From Toon Town Trolleys to Freeways: SoCal Transportation Myths and Reality, Past, Present and Future

Claremont Discourse presents:

Rudi Volti, Professor Emeritus of Sociology, Pitzer College
Thursday, April 5th, 4:15 PM, 2007
Founders Room

Honnold/Mudd Library

Snacks provided; discussion to follow.

In the popular mind, Southern California, with Los Angeles as its epicenter, is the region of the US most associated with the automobile, both its joys and its discontents. From the Beach Boys paean to "fun, fun, fun until her daddy takes the T-Bird away" to smog and freeways choked with gas guzzling SUV's, LA and its surrounds have been the very embodiment of car culture, a model for the rest of the country to either emulate or avoid. And yet Southern California originally had a thriving public transportation system of trolleys and trains, whose imprint can still be seen in the general urban/suburban shape of the region. According to legend, a giant cartel of General Motors, Firestone Tire and Rubber, and Standard Oil worked to destroy the system (a legend simplified and retold in the novel and movie Who Killed Roger Rabbit?).
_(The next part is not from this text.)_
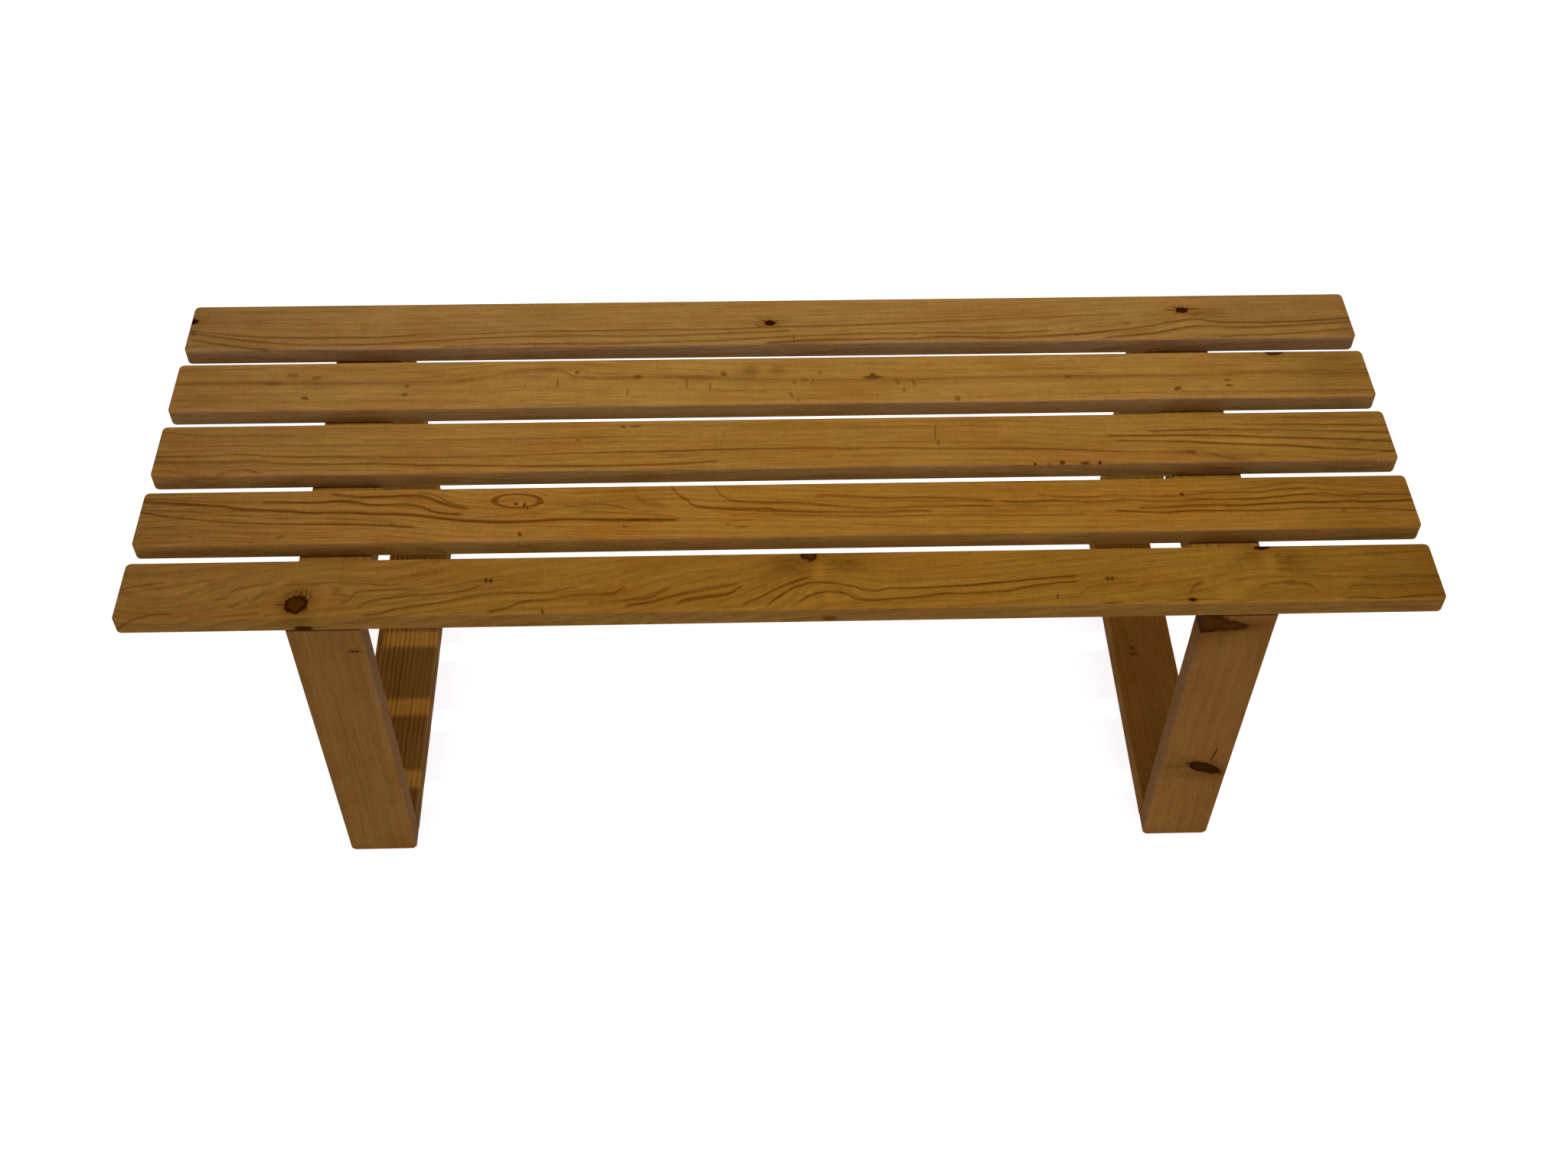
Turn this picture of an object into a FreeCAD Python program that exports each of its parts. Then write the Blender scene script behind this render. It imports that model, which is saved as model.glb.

In his talk, Rudi Volti, Professor of Sociology Emeritus at Pitzer College and author of Cars and Culture: The Life Story of a Technology (Westport , Connecticut : Greenwood , 2004) will discuss the truths and falsehoods behind the Southland's love and hate for - and dependence on - cars and freeways, as well as recent efforts to make Southern California less automobile-dependent.